• **Task brief**
Output each line of the material exactly as it stands.

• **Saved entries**
::::::

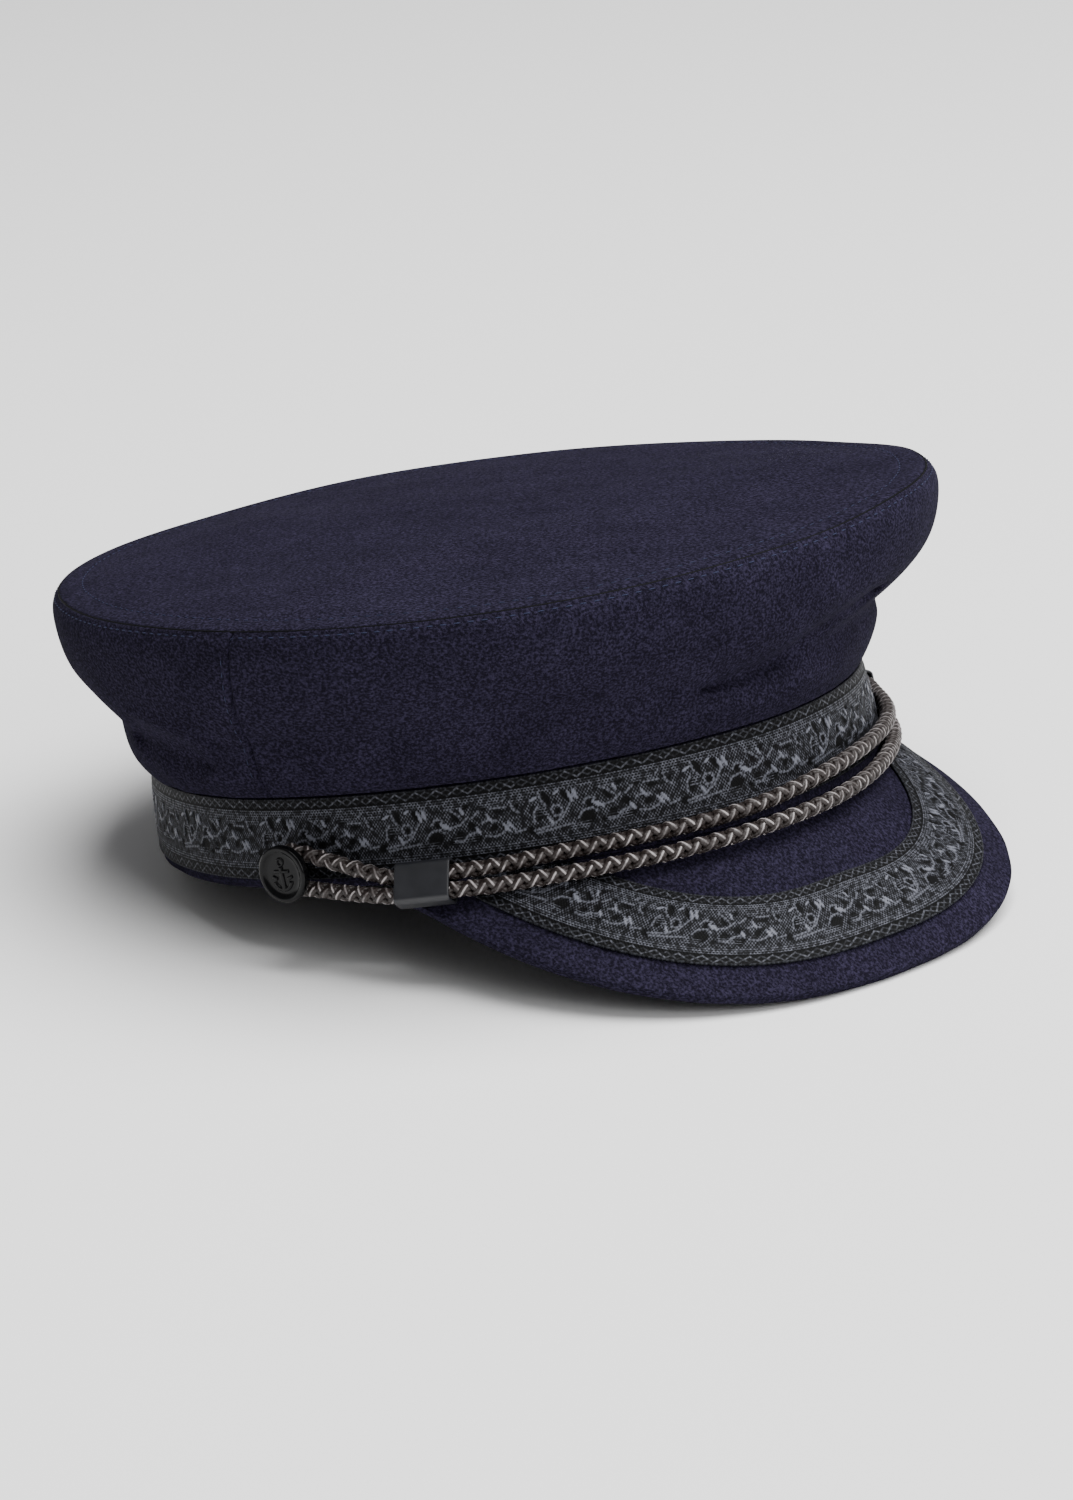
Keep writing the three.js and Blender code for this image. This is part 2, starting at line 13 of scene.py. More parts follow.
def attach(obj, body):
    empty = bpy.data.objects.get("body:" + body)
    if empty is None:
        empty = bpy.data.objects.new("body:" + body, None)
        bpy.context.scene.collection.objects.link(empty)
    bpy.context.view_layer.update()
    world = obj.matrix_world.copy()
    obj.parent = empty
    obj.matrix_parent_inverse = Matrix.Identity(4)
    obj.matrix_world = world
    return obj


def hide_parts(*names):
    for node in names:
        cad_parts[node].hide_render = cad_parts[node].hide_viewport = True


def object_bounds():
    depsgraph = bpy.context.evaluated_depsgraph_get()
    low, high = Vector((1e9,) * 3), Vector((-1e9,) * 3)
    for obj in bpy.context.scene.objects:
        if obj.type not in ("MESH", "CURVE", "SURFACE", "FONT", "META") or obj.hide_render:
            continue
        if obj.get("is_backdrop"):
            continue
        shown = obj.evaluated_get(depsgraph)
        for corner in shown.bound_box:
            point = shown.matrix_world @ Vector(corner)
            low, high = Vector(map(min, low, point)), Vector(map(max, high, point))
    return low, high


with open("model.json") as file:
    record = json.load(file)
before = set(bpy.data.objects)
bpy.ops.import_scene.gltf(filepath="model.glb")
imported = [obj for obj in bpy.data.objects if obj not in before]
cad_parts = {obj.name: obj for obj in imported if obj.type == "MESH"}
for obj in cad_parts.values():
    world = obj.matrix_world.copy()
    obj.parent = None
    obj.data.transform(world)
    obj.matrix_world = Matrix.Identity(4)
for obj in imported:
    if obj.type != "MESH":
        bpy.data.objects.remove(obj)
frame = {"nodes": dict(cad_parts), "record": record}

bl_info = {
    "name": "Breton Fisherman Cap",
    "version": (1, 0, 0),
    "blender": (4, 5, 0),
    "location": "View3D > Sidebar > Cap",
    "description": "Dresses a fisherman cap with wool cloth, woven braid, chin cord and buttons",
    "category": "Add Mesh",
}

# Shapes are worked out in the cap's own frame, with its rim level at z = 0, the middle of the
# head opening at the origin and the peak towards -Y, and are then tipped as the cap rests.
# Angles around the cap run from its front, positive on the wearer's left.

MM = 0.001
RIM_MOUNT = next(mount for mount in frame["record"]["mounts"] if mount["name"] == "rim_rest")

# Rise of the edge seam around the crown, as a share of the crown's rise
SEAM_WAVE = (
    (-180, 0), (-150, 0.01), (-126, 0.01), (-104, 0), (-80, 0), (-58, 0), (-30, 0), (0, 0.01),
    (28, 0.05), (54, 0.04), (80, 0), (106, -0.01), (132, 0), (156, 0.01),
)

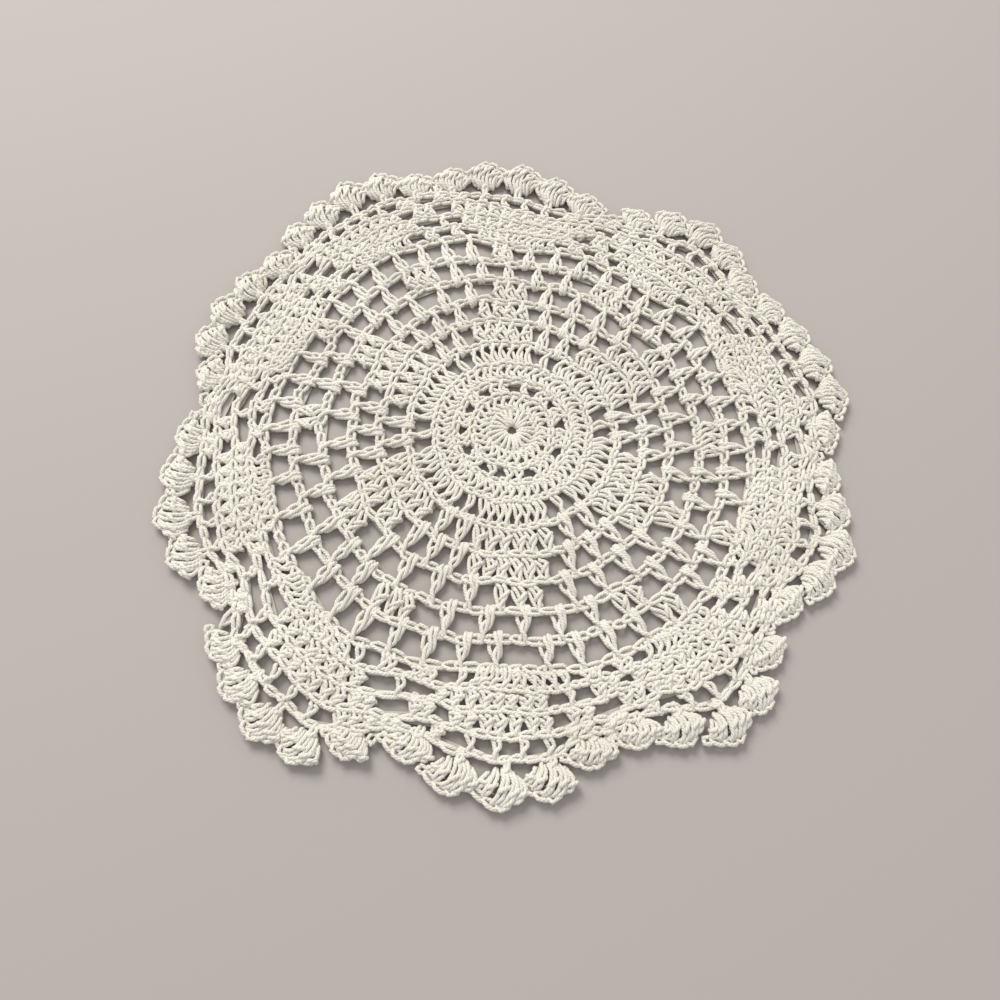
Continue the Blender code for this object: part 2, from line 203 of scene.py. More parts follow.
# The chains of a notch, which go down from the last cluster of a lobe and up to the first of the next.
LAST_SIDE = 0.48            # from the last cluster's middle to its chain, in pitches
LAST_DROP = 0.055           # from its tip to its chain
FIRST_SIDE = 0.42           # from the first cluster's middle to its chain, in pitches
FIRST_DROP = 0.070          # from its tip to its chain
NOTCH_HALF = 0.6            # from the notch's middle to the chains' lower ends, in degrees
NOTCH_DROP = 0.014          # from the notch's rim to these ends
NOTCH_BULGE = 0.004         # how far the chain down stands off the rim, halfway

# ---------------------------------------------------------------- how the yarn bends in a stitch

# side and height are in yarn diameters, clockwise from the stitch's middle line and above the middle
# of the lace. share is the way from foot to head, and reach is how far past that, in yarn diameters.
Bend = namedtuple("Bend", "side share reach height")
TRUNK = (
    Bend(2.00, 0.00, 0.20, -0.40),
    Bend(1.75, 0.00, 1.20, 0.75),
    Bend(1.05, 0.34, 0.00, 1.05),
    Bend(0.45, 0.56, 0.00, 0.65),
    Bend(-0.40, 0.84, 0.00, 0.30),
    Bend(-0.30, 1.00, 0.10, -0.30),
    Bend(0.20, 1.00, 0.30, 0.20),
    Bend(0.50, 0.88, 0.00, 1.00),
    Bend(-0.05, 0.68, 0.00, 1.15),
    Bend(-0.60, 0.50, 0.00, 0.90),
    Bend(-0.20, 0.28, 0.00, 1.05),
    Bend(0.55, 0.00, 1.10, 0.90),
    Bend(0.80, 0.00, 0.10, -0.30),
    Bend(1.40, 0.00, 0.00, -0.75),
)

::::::

• **Finished task**
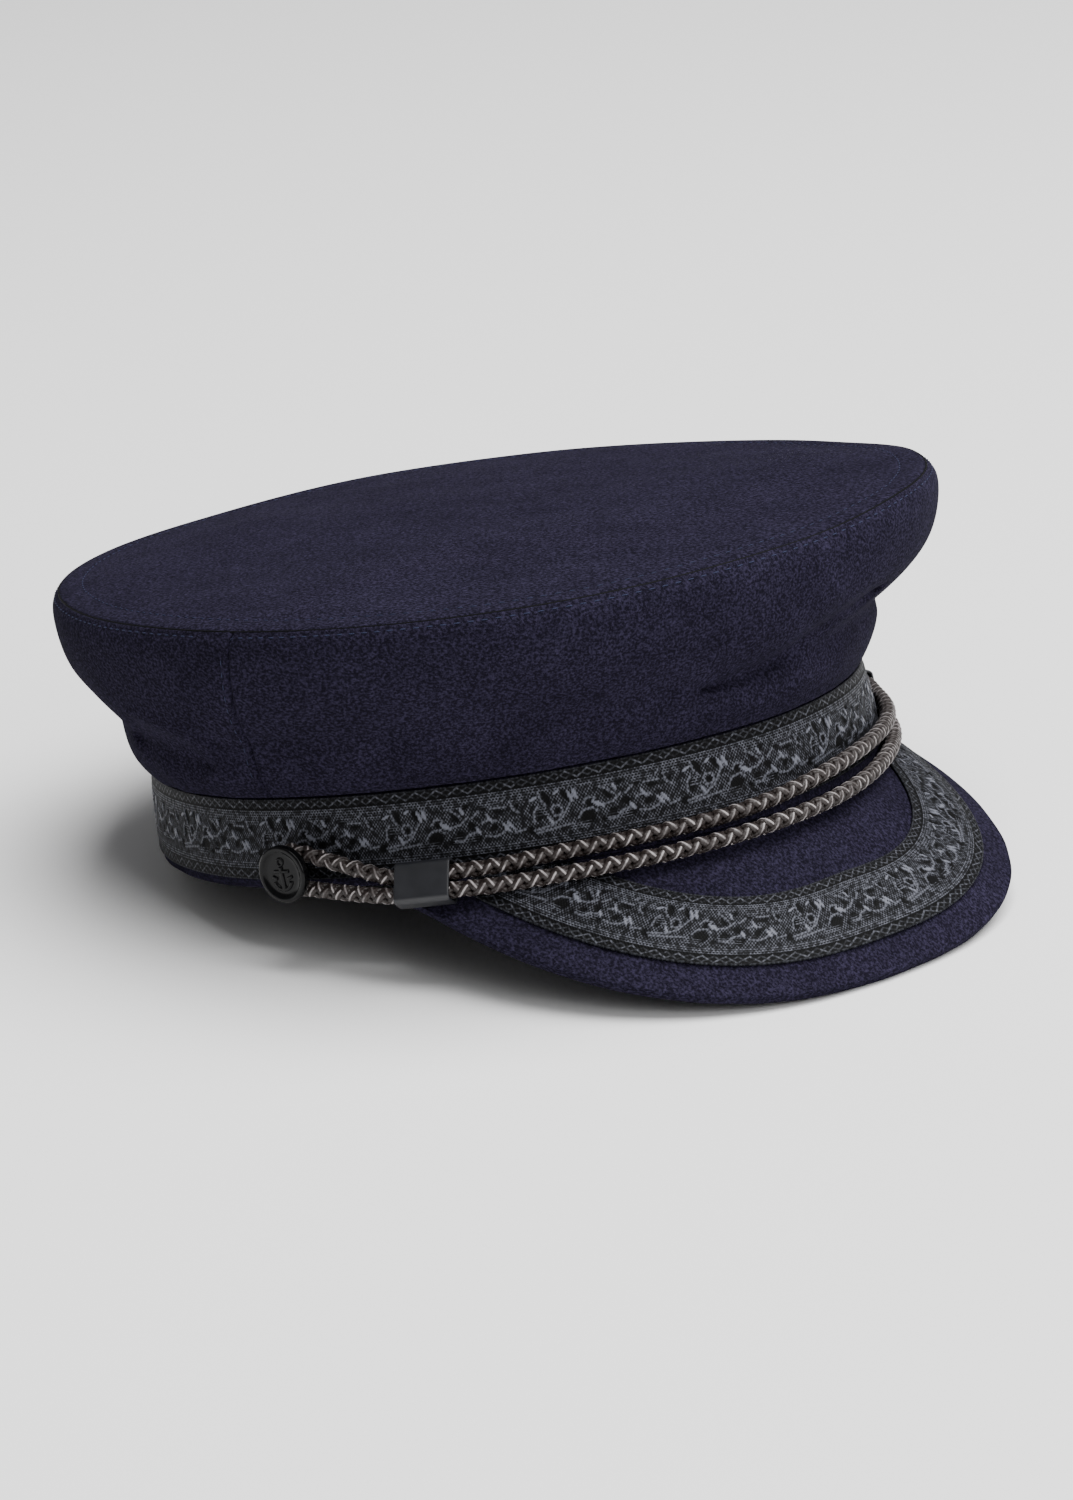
Keep writing the three.js and Blender code for this image. This is part 2, starting at line 13 of scene.py. More parts follow.
def attach(obj, body):
    empty = bpy.data.objects.get("body:" + body)
    if empty is None:
        empty = bpy.data.objects.new("body:" + body, None)
        bpy.context.scene.collection.objects.link(empty)
    bpy.context.view_layer.update()
    world = obj.matrix_world.copy()
    obj.parent = empty
    obj.matrix_parent_inverse = Matrix.Identity(4)
    obj.matrix_world = world
    return obj


def hide_parts(*names):
    for node in names:
        cad_parts[node].hide_render = cad_parts[node].hide_viewport = True


def object_bounds():
    depsgraph = bpy.context.evaluated_depsgraph_get()
    low, high = Vector((1e9,) * 3), Vector((-1e9,) * 3)
    for obj in bpy.context.scene.objects:
        if obj.type not in ("MESH", "CURVE", "SURFACE", "FONT", "META") or obj.hide_render:
            continue
        if obj.get("is_backdrop"):
            continue
        shown = obj.evaluated_get(depsgraph)
        for corner in shown.bound_box:
            point = shown.matrix_world @ Vector(corner)
            low, high = Vector(map(min, low, point)), Vector(map(max, high, point))
    return low, high


with open("model.json") as file:
    record = json.load(file)
before = set(bpy.data.objects)
bpy.ops.import_scene.gltf(filepath="model.glb")
imported = [obj for obj in bpy.data.objects if obj not in before]
cad_parts = {obj.name: obj for obj in imported if obj.type == "MESH"}
for obj in cad_parts.values():
    world = obj.matrix_world.copy()
    obj.parent = None
    obj.data.transform(world)
    obj.matrix_world = Matrix.Identity(4)
for obj in imported:
    if obj.type != "MESH":
        bpy.data.objects.remove(obj)
frame = {"nodes": dict(cad_parts), "record": record}

bl_info = {
    "name": "Breton Fisherman Cap",
    "version": (1, 0, 0),
    "blender": (4, 5, 0),
    "location": "View3D > Sidebar > Cap",
    "description": "Dresses a fisherman cap with wool cloth, woven braid, chin cord and buttons",
    "category": "Add Mesh",
}

# Shapes are worked out in the cap's own frame, with its rim level at z = 0, the middle of the
# head opening at the origin and the peak towards -Y, and are then tipped as the cap rests.
# Angles around the cap run from its front, positive on the wearer's left.

MM = 0.001
RIM_MOUNT = next(mount for mount in frame["record"]["mounts"] if mount["name"] == "rim_rest")

# Rise of the edge seam around the crown, as a share of the crown's rise
SEAM_WAVE = (
    (-180, 0), (-150, 0.01), (-126, 0.01), (-104, 0), (-80, 0), (-58, 0), (-30, 0), (0, 0.01),
    (28, 0.05), (54, 0.04), (80, 0), (106, -0.01), (132, 0), (156, 0.01),
)

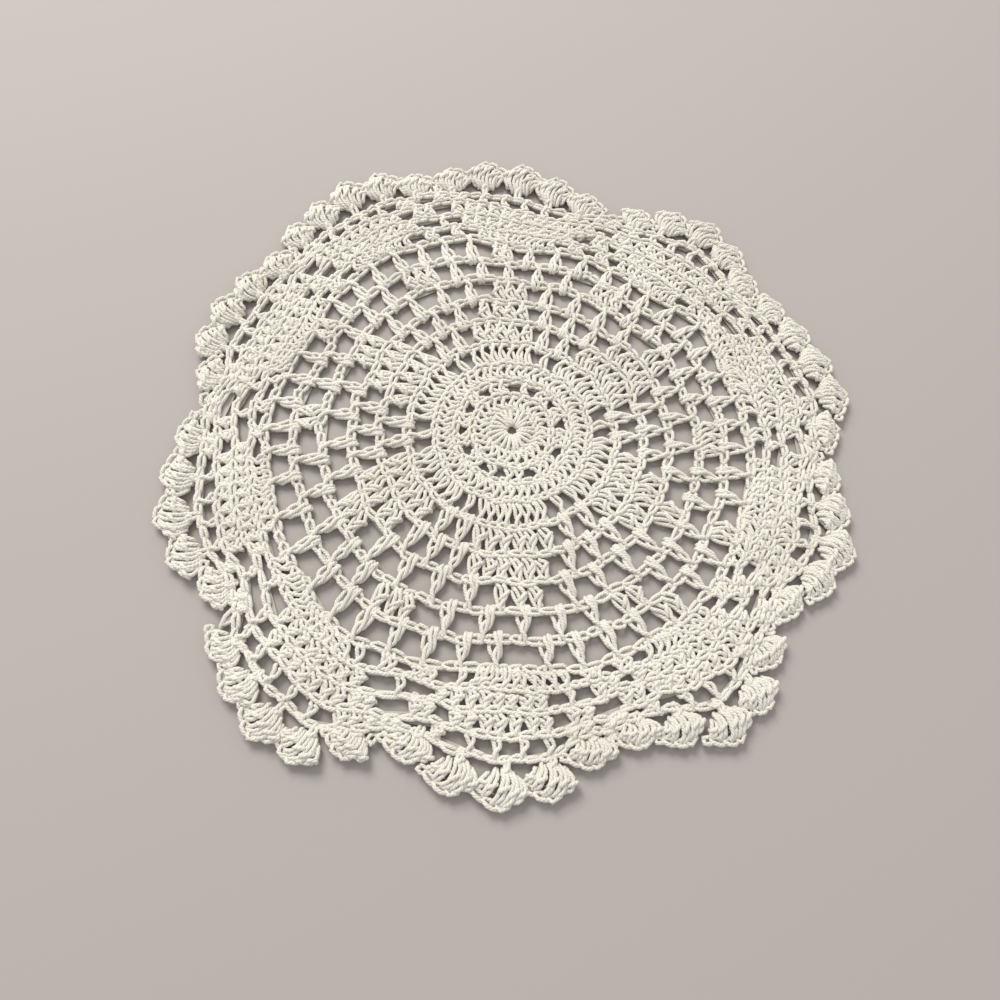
Continue the Blender code for this object: part 2, from line 203 of scene.py. More parts follow.
# The chains of a notch, which go down from the last cluster of a lobe and up to the first of the next.
LAST_SIDE = 0.48            # from the last cluster's middle to its chain, in pitches
LAST_DROP = 0.055           # from its tip to its chain
FIRST_SIDE = 0.42           # from the first cluster's middle to its chain, in pitches
FIRST_DROP = 0.070          # from its tip to its chain
NOTCH_HALF = 0.6            # from the notch's middle to the chains' lower ends, in degrees
NOTCH_DROP = 0.014          # from the notch's rim to these ends
NOTCH_BULGE = 0.004         # how far the chain down stands off the rim, halfway

# ---------------------------------------------------------------- how the yarn bends in a stitch

# side and height are in yarn diameters, clockwise from the stitch's middle line and above the middle
# of the lace. share is the way from foot to head, and reach is how far past that, in yarn diameters.
Bend = namedtuple("Bend", "side share reach height")
TRUNK = (
    Bend(2.00, 0.00, 0.20, -0.40),
    Bend(1.75, 0.00, 1.20, 0.75),
    Bend(1.05, 0.34, 0.00, 1.05),
    Bend(0.45, 0.56, 0.00, 0.65),
    Bend(-0.40, 0.84, 0.00, 0.30),
    Bend(-0.30, 1.00, 0.10, -0.30),
    Bend(0.20, 1.00, 0.30, 0.20),
    Bend(0.50, 0.88, 0.00, 1.00),
    Bend(-0.05, 0.68, 0.00, 1.15),
    Bend(-0.60, 0.50, 0.00, 0.90),
    Bend(-0.20, 0.28, 0.00, 1.05),
    Bend(0.55, 0.00, 1.10, 0.90),
    Bend(0.80, 0.00, 0.10, -0.30),
    Bend(1.40, 0.00, 0.00, -0.75),
)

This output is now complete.